*SET PROBLEM:* The data below is to be returned in full and exactly.

— Start of DATA FOR THIS TASK —

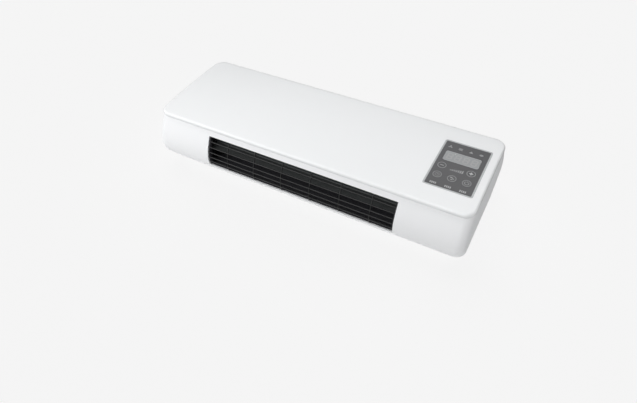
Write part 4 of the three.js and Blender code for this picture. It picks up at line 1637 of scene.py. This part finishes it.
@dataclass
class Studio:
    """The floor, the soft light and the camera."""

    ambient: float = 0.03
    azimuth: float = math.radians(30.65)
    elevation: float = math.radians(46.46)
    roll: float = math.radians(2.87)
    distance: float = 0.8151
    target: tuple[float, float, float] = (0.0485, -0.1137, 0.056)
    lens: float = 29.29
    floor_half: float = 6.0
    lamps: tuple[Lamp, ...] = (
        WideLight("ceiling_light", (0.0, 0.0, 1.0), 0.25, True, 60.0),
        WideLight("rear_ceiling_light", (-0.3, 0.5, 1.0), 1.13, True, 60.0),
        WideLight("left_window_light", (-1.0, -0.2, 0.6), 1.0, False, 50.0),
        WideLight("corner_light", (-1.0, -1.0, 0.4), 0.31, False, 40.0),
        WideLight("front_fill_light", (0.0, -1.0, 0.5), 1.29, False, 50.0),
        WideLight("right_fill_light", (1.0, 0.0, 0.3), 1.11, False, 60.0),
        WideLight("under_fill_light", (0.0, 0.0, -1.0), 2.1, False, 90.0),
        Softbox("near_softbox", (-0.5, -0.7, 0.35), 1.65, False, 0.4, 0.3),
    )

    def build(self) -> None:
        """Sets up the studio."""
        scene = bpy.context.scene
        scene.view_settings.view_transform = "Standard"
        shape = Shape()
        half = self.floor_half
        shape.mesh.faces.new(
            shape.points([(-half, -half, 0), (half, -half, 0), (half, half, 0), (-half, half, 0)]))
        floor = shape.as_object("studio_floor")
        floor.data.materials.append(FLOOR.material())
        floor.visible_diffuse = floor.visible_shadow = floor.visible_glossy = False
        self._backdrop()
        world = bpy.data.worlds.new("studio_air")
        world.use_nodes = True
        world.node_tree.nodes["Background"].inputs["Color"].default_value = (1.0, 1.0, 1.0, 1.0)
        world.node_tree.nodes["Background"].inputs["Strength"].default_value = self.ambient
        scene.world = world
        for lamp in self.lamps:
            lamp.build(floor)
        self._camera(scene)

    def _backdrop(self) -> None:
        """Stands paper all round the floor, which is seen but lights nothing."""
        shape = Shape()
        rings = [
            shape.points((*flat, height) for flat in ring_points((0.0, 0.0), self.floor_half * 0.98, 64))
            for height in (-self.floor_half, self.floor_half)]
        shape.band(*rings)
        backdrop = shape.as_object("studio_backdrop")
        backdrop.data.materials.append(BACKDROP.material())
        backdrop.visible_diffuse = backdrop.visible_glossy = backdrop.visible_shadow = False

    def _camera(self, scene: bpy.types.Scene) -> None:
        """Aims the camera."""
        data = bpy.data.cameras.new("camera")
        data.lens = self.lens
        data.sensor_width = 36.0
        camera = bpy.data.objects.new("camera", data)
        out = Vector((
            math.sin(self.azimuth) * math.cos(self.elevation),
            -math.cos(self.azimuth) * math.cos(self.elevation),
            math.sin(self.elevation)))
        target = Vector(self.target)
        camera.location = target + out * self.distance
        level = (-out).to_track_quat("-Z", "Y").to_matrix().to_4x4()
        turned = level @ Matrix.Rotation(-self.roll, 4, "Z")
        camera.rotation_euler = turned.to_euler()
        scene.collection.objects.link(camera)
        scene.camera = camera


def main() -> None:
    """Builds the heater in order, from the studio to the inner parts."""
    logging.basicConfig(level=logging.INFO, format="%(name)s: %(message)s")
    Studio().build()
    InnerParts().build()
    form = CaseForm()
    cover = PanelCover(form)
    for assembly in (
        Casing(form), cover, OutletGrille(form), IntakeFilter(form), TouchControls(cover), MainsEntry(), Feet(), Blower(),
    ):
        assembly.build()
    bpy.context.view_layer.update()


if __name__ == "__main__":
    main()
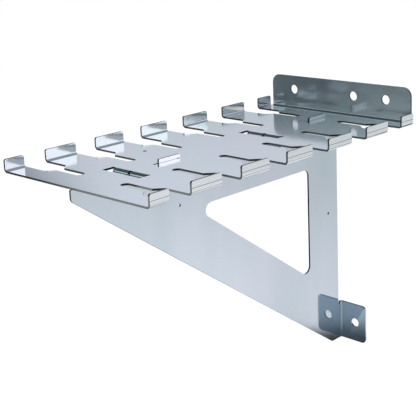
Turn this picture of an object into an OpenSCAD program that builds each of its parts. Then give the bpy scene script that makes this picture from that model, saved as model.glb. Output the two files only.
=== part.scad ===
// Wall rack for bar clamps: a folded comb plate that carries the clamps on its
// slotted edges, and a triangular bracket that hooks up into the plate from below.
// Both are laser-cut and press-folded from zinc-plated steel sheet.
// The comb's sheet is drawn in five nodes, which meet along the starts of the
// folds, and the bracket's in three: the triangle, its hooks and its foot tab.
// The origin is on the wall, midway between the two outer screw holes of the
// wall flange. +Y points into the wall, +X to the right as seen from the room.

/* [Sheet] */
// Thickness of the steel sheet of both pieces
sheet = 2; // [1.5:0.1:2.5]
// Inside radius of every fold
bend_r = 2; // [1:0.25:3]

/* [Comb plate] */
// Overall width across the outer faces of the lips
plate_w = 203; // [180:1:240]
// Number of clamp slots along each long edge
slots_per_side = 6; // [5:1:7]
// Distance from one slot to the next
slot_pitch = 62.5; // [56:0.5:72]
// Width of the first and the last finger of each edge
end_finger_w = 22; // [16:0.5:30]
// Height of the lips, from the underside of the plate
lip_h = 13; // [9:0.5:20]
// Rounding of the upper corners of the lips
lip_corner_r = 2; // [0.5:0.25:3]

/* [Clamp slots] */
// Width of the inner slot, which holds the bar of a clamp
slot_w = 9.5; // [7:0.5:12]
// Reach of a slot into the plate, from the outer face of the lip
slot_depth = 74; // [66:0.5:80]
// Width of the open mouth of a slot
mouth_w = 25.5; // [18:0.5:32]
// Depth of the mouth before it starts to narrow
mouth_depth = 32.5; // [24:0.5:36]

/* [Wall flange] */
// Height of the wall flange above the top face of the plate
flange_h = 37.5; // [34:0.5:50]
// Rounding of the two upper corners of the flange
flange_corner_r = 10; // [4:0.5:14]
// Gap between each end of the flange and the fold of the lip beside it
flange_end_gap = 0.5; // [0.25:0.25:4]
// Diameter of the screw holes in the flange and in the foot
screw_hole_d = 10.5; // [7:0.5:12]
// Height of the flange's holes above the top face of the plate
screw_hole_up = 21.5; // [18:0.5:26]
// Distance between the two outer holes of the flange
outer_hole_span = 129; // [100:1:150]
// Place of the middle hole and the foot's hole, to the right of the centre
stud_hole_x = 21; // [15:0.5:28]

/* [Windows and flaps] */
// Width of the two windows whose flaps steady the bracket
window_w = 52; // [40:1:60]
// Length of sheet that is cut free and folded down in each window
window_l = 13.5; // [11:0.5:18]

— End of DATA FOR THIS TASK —

*ANSWER TO THE TASK:*
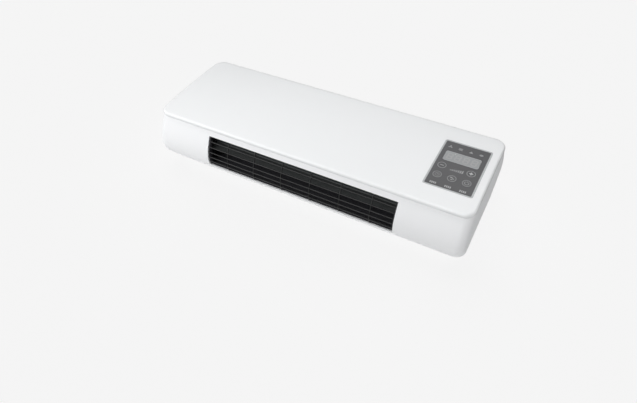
Write part 4 of the three.js and Blender code for this picture. It picks up at line 1637 of scene.py. This part finishes it.
@dataclass
class Studio:
    """The floor, the soft light and the camera."""

    ambient: float = 0.03
    azimuth: float = math.radians(30.65)
    elevation: float = math.radians(46.46)
    roll: float = math.radians(2.87)
    distance: float = 0.8151
    target: tuple[float, float, float] = (0.0485, -0.1137, 0.056)
    lens: float = 29.29
    floor_half: float = 6.0
    lamps: tuple[Lamp, ...] = (
        WideLight("ceiling_light", (0.0, 0.0, 1.0), 0.25, True, 60.0),
        WideLight("rear_ceiling_light", (-0.3, 0.5, 1.0), 1.13, True, 60.0),
        WideLight("left_window_light", (-1.0, -0.2, 0.6), 1.0, False, 50.0),
        WideLight("corner_light", (-1.0, -1.0, 0.4), 0.31, False, 40.0),
        WideLight("front_fill_light", (0.0, -1.0, 0.5), 1.29, False, 50.0),
        WideLight("right_fill_light", (1.0, 0.0, 0.3), 1.11, False, 60.0),
        WideLight("under_fill_light", (0.0, 0.0, -1.0), 2.1, False, 90.0),
        Softbox("near_softbox", (-0.5, -0.7, 0.35), 1.65, False, 0.4, 0.3),
    )

    def build(self) -> None:
        """Sets up the studio."""
        scene = bpy.context.scene
        scene.view_settings.view_transform = "Standard"
        shape = Shape()
        half = self.floor_half
        shape.mesh.faces.new(
            shape.points([(-half, -half, 0), (half, -half, 0), (half, half, 0), (-half, half, 0)]))
        floor = shape.as_object("studio_floor")
        floor.data.materials.append(FLOOR.material())
        floor.visible_diffuse = floor.visible_shadow = floor.visible_glossy = False
        self._backdrop()
        world = bpy.data.worlds.new("studio_air")
        world.use_nodes = True
        world.node_tree.nodes["Background"].inputs["Color"].default_value = (1.0, 1.0, 1.0, 1.0)
        world.node_tree.nodes["Background"].inputs["Strength"].default_value = self.ambient
        scene.world = world
        for lamp in self.lamps:
            lamp.build(floor)
        self._camera(scene)

    def _backdrop(self) -> None:
        """Stands paper all round the floor, which is seen but lights nothing."""
        shape = Shape()
        rings = [
            shape.points((*flat, height) for flat in ring_points((0.0, 0.0), self.floor_half * 0.98, 64))
            for height in (-self.floor_half, self.floor_half)]
        shape.band(*rings)
        backdrop = shape.as_object("studio_backdrop")
        backdrop.data.materials.append(BACKDROP.material())
        backdrop.visible_diffuse = backdrop.visible_glossy = backdrop.visible_shadow = False

    def _camera(self, scene: bpy.types.Scene) -> None:
        """Aims the camera."""
        data = bpy.data.cameras.new("camera")
        data.lens = self.lens
        data.sensor_width = 36.0
        camera = bpy.data.objects.new("camera", data)
        out = Vector((
            math.sin(self.azimuth) * math.cos(self.elevation),
            -math.cos(self.azimuth) * math.cos(self.elevation),
            math.sin(self.elevation)))
        target = Vector(self.target)
        camera.location = target + out * self.distance
        level = (-out).to_track_quat("-Z", "Y").to_matrix().to_4x4()
        turned = level @ Matrix.Rotation(-self.roll, 4, "Z")
        camera.rotation_euler = turned.to_euler()
        scene.collection.objects.link(camera)
        scene.camera = camera


def main() -> None:
    """Builds the heater in order, from the studio to the inner parts."""
    logging.basicConfig(level=logging.INFO, format="%(name)s: %(message)s")
    Studio().build()
    InnerParts().build()
    form = CaseForm()
    cover = PanelCover(form)
    for assembly in (
        Casing(form), cover, OutletGrille(form), IntakeFilter(form), TouchControls(cover), MainsEntry(), Feet(), Blower(),
    ):
        assembly.build()
    bpy.context.view_layer.update()


if __name__ == "__main__":
    main()
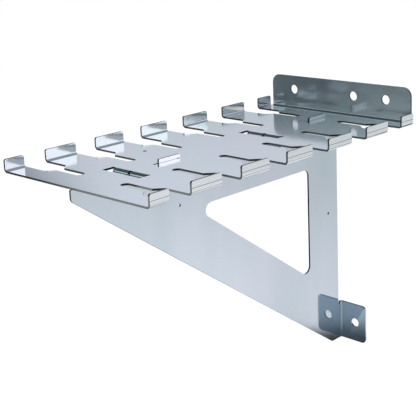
Turn this picture of an object into an OpenSCAD program that builds each of its parts. Then give the bpy scene script that makes this picture from that model, saved as model.glb. Output the two files only.
=== part.scad ===
// Wall rack for bar clamps: a folded comb plate that carries the clamps on its
// slotted edges, and a triangular bracket that hooks up into the plate from below.
// Both are laser-cut and press-folded from zinc-plated steel sheet.
// The comb's sheet is drawn in five nodes, which meet along the starts of the
// folds, and the bracket's in three: the triangle, its hooks and its foot tab.
// The origin is on the wall, midway between the two outer screw holes of the
// wall flange. +Y points into the wall, +X to the right as seen from the room.

/* [Sheet] */
// Thickness of the steel sheet of both pieces
sheet = 2; // [1.5:0.1:2.5]
// Inside radius of every fold
bend_r = 2; // [1:0.25:3]

/* [Comb plate] */
// Overall width across the outer faces of the lips
plate_w = 203; // [180:1:240]
// Number of clamp slots along each long edge
slots_per_side = 6; // [5:1:7]
// Distance from one slot to the next
slot_pitch = 62.5; // [56:0.5:72]
// Width of the first and the last finger of each edge
end_finger_w = 22; // [16:0.5:30]
// Height of the lips, from the underside of the plate
lip_h = 13; // [9:0.5:20]
// Rounding of the upper corners of the lips
lip_corner_r = 2; // [0.5:0.25:3]

/* [Clamp slots] */
// Width of the inner slot, which holds the bar of a clamp
slot_w = 9.5; // [7:0.5:12]
// Reach of a slot into the plate, from the outer face of the lip
slot_depth = 74; // [66:0.5:80]
// Width of the open mouth of a slot
mouth_w = 25.5; // [18:0.5:32]
// Depth of the mouth before it starts to narrow
mouth_depth = 32.5; // [24:0.5:36]

/* [Wall flange] */
// Height of the wall flange above the top face of the plate
flange_h = 37.5; // [34:0.5:50]
// Rounding of the two upper corners of the flange
flange_corner_r = 10; // [4:0.5:14]
// Gap between each end of the flange and the fold of the lip beside it
flange_end_gap = 0.5; // [0.25:0.25:4]
// Diameter of the screw holes in the flange and in the foot
screw_hole_d = 10.5; // [7:0.5:12]
// Height of the flange's holes above the top face of the plate
screw_hole_up = 21.5; // [18:0.5:26]
// Distance between the two outer holes of the flange
outer_hole_span = 129; // [100:1:150]
// Place of the middle hole and the foot's hole, to the right of the centre
stud_hole_x = 21; // [15:0.5:28]

/* [Windows and flaps] */
// Width of the two windows whose flaps steady the bracket
window_w = 52; // [40:1:60]
// Length of sheet that is cut free and folded down in each window
window_l = 13.5; // [11:0.5:18]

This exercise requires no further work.